Pratiquement plus d’alternatives
Depuis les années 80, la gestion des actifs s’articulait autour de la couverture des risques d’un portefeuille avec des obligations d’État. « Mais aujourd’hui, détenir des Bunds, des Treasuries, des Gilts ou des obligations d’État japonaises ou suisses n’a plus guère d’utilité, car ils n’ont plus de corrélation négative avec les actifs à risque », explique Briscoe. « De même, il n’y a plus de diversification possible entre les obligations d’État des pays développés, car elles réagissent toutes de la même manière. Il est devenu vraiment très difficile d’encore trouver de la valeur dans cette classe d’actifs, et cela ne va manifestement pas changer de sitôt. »

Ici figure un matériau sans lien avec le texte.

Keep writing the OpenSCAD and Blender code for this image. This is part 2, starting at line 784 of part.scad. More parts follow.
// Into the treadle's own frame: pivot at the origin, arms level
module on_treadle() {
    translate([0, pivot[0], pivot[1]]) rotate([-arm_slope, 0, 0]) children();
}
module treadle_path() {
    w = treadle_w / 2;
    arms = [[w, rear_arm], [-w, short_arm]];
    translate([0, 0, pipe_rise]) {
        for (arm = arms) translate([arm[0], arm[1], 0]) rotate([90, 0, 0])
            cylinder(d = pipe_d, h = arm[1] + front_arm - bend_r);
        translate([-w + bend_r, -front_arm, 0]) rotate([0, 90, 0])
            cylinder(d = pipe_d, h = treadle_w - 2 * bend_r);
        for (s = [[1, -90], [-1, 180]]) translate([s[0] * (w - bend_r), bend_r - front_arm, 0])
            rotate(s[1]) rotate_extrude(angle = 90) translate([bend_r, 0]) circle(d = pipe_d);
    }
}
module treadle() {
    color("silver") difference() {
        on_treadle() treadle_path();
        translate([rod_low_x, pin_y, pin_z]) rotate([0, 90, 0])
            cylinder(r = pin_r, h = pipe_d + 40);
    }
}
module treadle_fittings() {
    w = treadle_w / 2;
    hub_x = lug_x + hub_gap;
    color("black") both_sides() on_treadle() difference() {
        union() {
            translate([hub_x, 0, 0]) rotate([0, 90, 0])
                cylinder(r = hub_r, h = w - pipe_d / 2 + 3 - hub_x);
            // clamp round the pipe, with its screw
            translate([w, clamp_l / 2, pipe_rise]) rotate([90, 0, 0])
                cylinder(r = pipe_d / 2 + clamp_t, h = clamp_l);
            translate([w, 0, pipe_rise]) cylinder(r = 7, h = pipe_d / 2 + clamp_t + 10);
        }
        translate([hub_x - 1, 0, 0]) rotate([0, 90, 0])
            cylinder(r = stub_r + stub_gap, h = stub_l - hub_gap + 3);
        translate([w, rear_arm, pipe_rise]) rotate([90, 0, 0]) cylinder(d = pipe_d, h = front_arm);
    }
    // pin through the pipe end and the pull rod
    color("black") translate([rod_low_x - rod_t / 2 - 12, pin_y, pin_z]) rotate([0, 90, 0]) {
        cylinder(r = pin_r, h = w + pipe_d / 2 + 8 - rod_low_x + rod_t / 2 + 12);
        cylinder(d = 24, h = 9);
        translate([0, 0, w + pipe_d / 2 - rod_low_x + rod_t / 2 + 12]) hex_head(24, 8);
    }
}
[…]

Pour Briscoe, le plus grand changement sur les marchés financiers en 2020 a été la forte baisse des taux d’intérêt américains, car elle a supprimé une alternative importante, en particulier pour les investisseurs européens. « Il est frappant de constater que ces derniers mois, j’ai été contacté par de nombreux investisseurs européens qui recherchaient des alternatives et pensaient aux obligations d’État chinoises. C’est la première fois qu’ils veulent entrer dans ce segment de marché. »

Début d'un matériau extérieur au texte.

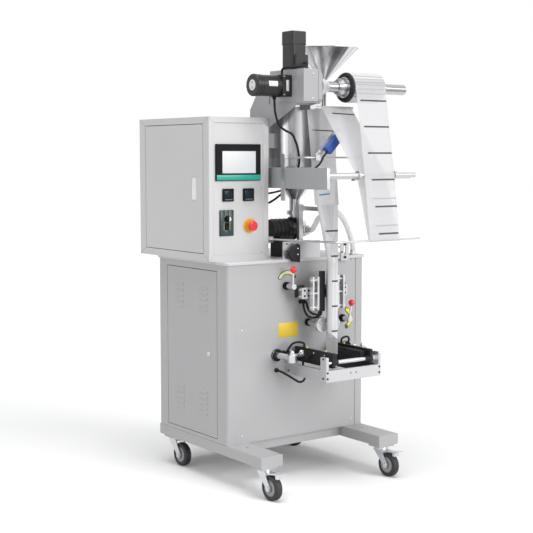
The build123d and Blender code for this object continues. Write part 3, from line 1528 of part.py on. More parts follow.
# Cables and hoses: straight runs joined by arcs as wide as the runs allow
cable_r = 4.5
thin_cable_r = 4.0
hose_r = 11.0


def bends(points):
    corners = []
    for before, here, after in zip(points, points[1:], points[2:]):
        run_in = Vector(*here) - Vector(*before)
        run_out = Vector(*after) - Vector(*here)
        half_turn = radians(run_in.get_angle(run_out) / 2)
        corners.append(0.45 * min(run_in.length, run_out.length) / tan(half_turn))
    return corners


roll_cable = [
    (left + 200, motor_y, roll_z - can_r - 0.2),
    (left + 203, motor_y, 1478),
    (left + 222, motor_y, 1428),
    (left + 255, motor_y + 2, 1408),
    (left + 290, motor_y, 1396),
    (left + 322, motor_y + 6, 1344),
    (left + 342, motor_y + 18, 1275),
    (left + 330, front + 8, 1215),
    (left + 304, front + 32, 1166),
    (left + 286, front + 72, 1134),
    (left + 274, front + 98, 1118),
    (box_right, front + 98, 1118),
]
stirrer_cable = [
    (stirrer_x + 18, stirrer_y - 50, gear_z1 + 23),
    (stirrer_x + 18, stirrer_y - 66, gear_z1 + 23),
    (stirrer_x + 4, stirrer_y - 76, 1662),
    (stirrer_x - 26, stirrer_y - 74, 1655),
    (stirrer_x - 52, stirrer_y - 58, 1652),
    (stirrer_x - 62, stirrer_y - 30, 1652),
    (stirrer_x - 62, stirrer_y - 4, 1646),
    (stirrer_x - 62, stirrer_y - 4, roll_z + 42),
]
eye_end_x = eye_x + 4 * sin(radians(strip_tilt)) - (eye_long / 2 + face_gap) * cos(radians(strip_tilt))
eye_end_z = eye_z - 4 * sin(radians(strip_tilt)) - (eye_long / 2 + face_gap) * sin(radians(strip_tilt))
cable_y = eye_rod_y - 7.5
sensor_route = [
    (eye_end_x, cable_y, eye_end_z),
    (eye_end_x - 19, cable_y, eye_end_z - 19),
    (left + 354, cable_y, 1280),
    (left + 326, eye_rod_y + 4, 1254),
    (left + 304, front - 102, 1232),
    (left + 293, front - 68, 1210),
    (left + 291, front - 25, 1190),
    (left + 288, front + 20, 1172),
    (left + 277, front + 60, 1163),
    (left + 271, front + 96, 1157),
    (left + 267, front + 124, 1156),
    (box_right, front + 124, 1156),
]
with BuildPart() as machine_cables:
    for route, thick in ((roll_cable, cable_r), (stirrer_cable, cable_r), (sensor_route, thin_cable_r)):
        print("machine cable radii", [round(r, 1) for r in bends(route)])
        with BuildLine() as run:
            FilletPolyline(*route, radius=bends(route))
        with BuildSketch(Plane(origin=run.line @ 0, z_dir=run.line % 0)):
            Circle(thick)
        sweep(path=run.line)
machine_cables.part.label = "machine_cables"
export_step(machine_cables.part, "parts/machine_cables.step")

# Heater cables: to the back seam jaw, and to each cross jaw
heater_routes = [
    [
        (left + 361, panel_y, 718),
        (left + 361, front - 18, 718),
        (left + 350, front - 38, 690),
        (left + 354, front - 56, 662),
        (left + 388, front - 64, 655),
        (left + 409, front - 76, 670),
        (left + 409, front - 76, seam_low),
    ],
    [
        (left + 377, panel_y, 717),
        (left + 377, front - 18, 717),
        (left + 369, front - 40, 692),
        (left + 368, front - 64, 674),
        (left + 391, front - 84, 669),
        (left + 391, front - 84, seam_low),
    ],
    [
        (left + 240, panel_y, 447),
        (left + 240, front - 24, 447),
        (left + 266, front - 42, 430),
        (left + 292, front - 48, 412),
        (left + 318, front - 52, 396),
        (left + 341, front - 54, 402),
        (left + 346, front - 52, 432),
        (left + 337, front - 50, 456),
        (left + 337, front - 50, carriage_z),
    ],
]
for hand, start in zip((-1, 1), (156, 140)):
    heater_routes.append(
        [
            (tube_x + hand * start, panel_y, 516),
            (tube_x + hand * start, front - 20, 516),
            (tube_x + hand * 158, front - 38, 540),
            (tube_x + hand * 146, front - 48, 560),
            (tube_x + hand * 120, front - 54, 563),
            (tube_x + hand * 97, front - 60, 557),
            (tube_x + hand * 97, front - 60, carriage_z + carriage_h),
        ]
    )
with BuildPart() as jaw_cables:
    for route in heater_routes:
        print("jaw cable radii", [round(r, 1) for r in bends(route)])
        with BuildLine() as run:
            FilletPolyline(*route, radius=bends(route))
        with BuildSketch(Plane(origin=run.line @ 0, z_dir=run.line % 0)):
            Circle(cable_r)
        sweep(path=run.line)
jaw_cables.part.label = "jaw_cables"
export_step(jaw_cables.part, "parts/jaw_cables.step")

product_route = [
    (left + 440, hopper_y - 72, pump_z - 2),
    (left + 440, front + 24, pump_z - 2),
    (left + 438, front - 2, pump_z + 28),
    (stub_x, front - 26, stub_z),
    (stub_x, mouth_y + 24, stub_z),
]
air_route = [
    (left + 452, mouth_y + 7, 1090),
    (left + 452, front - 36, 1090),
    (left + 504, front - 8, 1098),
    (left + 564, front + 3, 1074),
    (left + 611, front + 14, 1028),
    (left + 638, front + 18, 974),
    (left + 655, front + 20, 934),
    (left + 655, front + 20, cab_top),
]
with BuildPart() as hoses:
    for route in (product_route, air_route):
        print("hose radii", [round(r, 1) for r in bends(route)])
        with BuildLine() as run:
            FilletPolyline(*route, radius=bends(route))
        with BuildSketch(Plane(origin=run.line @ 0, z_dir=run.line % 0)):
            Circle(hose_r)
        sweep(path=run.line)
hoses.part.label = "hoses"
export_step(hoses.part, "parts/hoses.step")
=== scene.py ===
import json
from math import cos, pi, radians, sin

import bmesh
import bpy
from mathutils import Matrix, Vector
from mathutils.bvhtree import BVHTree


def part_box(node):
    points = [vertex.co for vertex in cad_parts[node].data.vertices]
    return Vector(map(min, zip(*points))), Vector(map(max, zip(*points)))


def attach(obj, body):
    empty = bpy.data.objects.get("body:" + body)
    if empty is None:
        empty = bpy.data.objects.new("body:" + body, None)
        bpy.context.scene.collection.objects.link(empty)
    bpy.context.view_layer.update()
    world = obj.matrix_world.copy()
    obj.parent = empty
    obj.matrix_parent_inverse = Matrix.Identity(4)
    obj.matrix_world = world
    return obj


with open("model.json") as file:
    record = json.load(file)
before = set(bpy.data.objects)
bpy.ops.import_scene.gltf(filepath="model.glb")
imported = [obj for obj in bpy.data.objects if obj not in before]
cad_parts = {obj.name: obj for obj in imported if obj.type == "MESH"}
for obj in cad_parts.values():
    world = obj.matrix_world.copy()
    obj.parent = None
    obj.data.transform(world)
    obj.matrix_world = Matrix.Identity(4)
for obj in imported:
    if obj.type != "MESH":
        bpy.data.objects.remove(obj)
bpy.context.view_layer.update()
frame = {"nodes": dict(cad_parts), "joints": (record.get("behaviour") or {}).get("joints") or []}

# Camera, pale floor and studio lights.
# The camera stands to the left of the machine's front, a little above its middle.
middle_right = 387.5
middle_back = 122.0


def spot(x, y, z):
    """Millimetres right, back and up from the cabinet's front left corner at floor level."""
    return Vector(((x - middle_right) / 1000, (y - middle_back) / 1000, z / 1000))


camera_height = 1307.4
camera_nod = 5.29
camera_data = bpy.data.cameras.new("camera")
camera_data.lens = 80.44
camera_data.sensor_width = 36.0
camera = bpy.data.objects.new("camera", camera_data)
camera.location = spot(-2584.1, -3818.6, camera_height)
camera.rotation_euler = (radians(90 - camera_nod), 0, radians(-36))
bpy.context.scene.collection.objects.link(camera)
bpy.context.scene.camera = camera
bpy.context.scene.view_settings.view_transform = "Standard"


def studio_lamp(name, place, spread, strength):
    """A far soft lamp that shines from a place towards the machine's middle."""
    lamp = bpy.data.lights.new(name, "SUN")
    lamp.angle = radians(spread)
    lamp.energy = strength
    held = bpy.data.objects.new(name, lamp)
    held.location = place
    held.rotation_euler = (Vector((0, 0, 0.9)) - Vector(place)).to_track_quat("-Z", "Y").to_euler()
    bpy.context.scene.collection.objects.link(held)


studio_lamp("front_lamp", (1.6, -4.4, 2.9), 40, 1.95)
studio_lamp("side_lamp", (-4.2, -0.6, 3.0), 60, 0.65)
studio_lamp("top_lamp", (-0.6, -0.4, 5.0), 40, 2.1)

world = bpy.data.worlds.new("studio")
bpy.context.scene.world = world
world.use_nodes = True
sky, sky_links = world.node_tree.nodes, world.node_tree.links
sky.clear()
ray = sky.new("ShaderNodeLightPath")
seen = sky.new("ShaderNodeMath")
seen.operation = "MAXIMUM"
sky_links.new(ray.outputs["Is Camera Ray"], seen.inputs[0])
sky_links.new(ray.outputs["Is Glossy Ray"], seen.inputs[1])
seen_too = sky.new("ShaderNodeMath")
seen_too.operation = "MAXIMUM"
sky_links.new(seen.outputs[0], seen_too.inputs[0])
sky_links.new(ray.outputs["Is Transmission Ray"], seen_too.inputs[1])
dim = sky.new("ShaderNodeBackground")
dim.inputs["Color"].default_value = (0.94, 0.96, 1.0, 1)
dim.inputs["Strength"].default_value = 0.16
white = sky.new("ShaderNodeBackground")
white.inputs["Color"].default_value = (1, 1, 1, 1)
white.inputs["Strength"].default_value = 1.0
either = sky.new("ShaderNodeMixShader")
sky_out = sky.new("ShaderNodeOutputWorld")
sky_links.new(seen_too.outputs[0], either.inputs[0])
sky_links.new(dim.outputs[0], either.inputs[1])
sky_links.new(white.outputs[0], either.inputs[2])
sky_links.new(either.outputs[0], sky_out.inputs["Surface"])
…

Les obligations d’État chinoises font de l’œil
En d’autres termes, il n’y a aujourd’hui plus d’autre choix que de revoir l’allocation des portefeuilles. Et cela conduit automatiquement à une allocation stratégique plus élevée aux obligations chinoises, qui offrent encore la diversification et la protection tant recherchées. « Les obligations chinoises offrent le rendement réel le plus élevé sur le marché, ce qui est en fait la seule chose dont doit tenir compte un investisseur à la recherche de la meilleure allocation pour son portefeuille. Il ne s’agit pas d’une considération tactique, mais d’un impératif stratégique. C’est d’ailleurs le seul actif qui peut augmenter de 200 points de base en cas de récession ou de ralentissement économique et donc, offrir une protection. Les taux d’intérêt sur les obligations d’État des pays occidentaux ne peuvent tout de même pas baisser encore beaucoup ? »

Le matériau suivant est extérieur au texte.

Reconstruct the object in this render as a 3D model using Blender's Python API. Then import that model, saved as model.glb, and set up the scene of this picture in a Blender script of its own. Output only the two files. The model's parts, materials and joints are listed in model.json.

Dans l’intervalle, les investisseurs internationaux continuent d’affluer à toute allure vers les obligations chinoises, une tendance qui s’est encore accélérée ces derniers mois. Pour Hayden Briscoe, elle est encore loin d’être terminée. « De plus, il faut encore 3000 milliards de dollars supplémentaires pour que les obligations d’État chinoises atteignent leur véritable pondération dans les différents indices internationaux. Le train a quitté la gare, cela ne fait aucun doute, mais il n’est pas trop tard pour le prendre en marche. »
On demande souvent au gestionnaire d’UBS dans quelle classe d’actifs les obligations chinoises doivent être placées. « Ce n’est pas une question superflue, car il devient de plus en plus évident que la subdivision traditionnelle entre marchés émergents (EM) et marchés développés n’est en réalité plus d’actualité. L’Asie ne relève plus des marchés émergents, car la plupart des pays ont une bonne solvabilité et un compte courant excédentaire. En tout cas, certainement pas la Chine, qui est deuxième créditeur net du monde. La répartition traditionnelle des portefeuilles doit donc être reconsidérée. » Il souligne également que les perspectives économiques de la Chine semblent bonnes. « L’indicateur China Credit Impulse, qui est un bon indicateur prospectif de la santé de l’économie chinoise dans 6 à 9 mois, est à nouveau en hausse. »
Taux d’intérêt réels aux États-Unis
Un taux d’intérêt réel positif aux États-Unis pourrait faire bouger l’ensemble des marchés obligataires et stopper l’afflux vers le marché chinois. « Cela ne se produira manifestement pas tout de suite, mais si l’inflation commençait à grimper jusqu’à 3 % et que les taux de croissance atteignaient 10 %, ce qui est une possibilité étant donné la faible base de comparaison, les investisseurs pourraient commencer à bouger. En outre, la hausse des actions FANG pourrait s’arrêter, car elles sont désormais considérées comme des obligations perpétuelles à coupon zéro, surtout dans un environnement où l’inflation reste faible, voire diminue régulièrement. Le raisonnement est qu’on n’obtient tout de même rien en restant dans les Treasuries et qu’il est préférable d’être investi dans les actions FANG. Mais tout cela ne tient pas si les taux d’intérêt réels repartent à la hausse. »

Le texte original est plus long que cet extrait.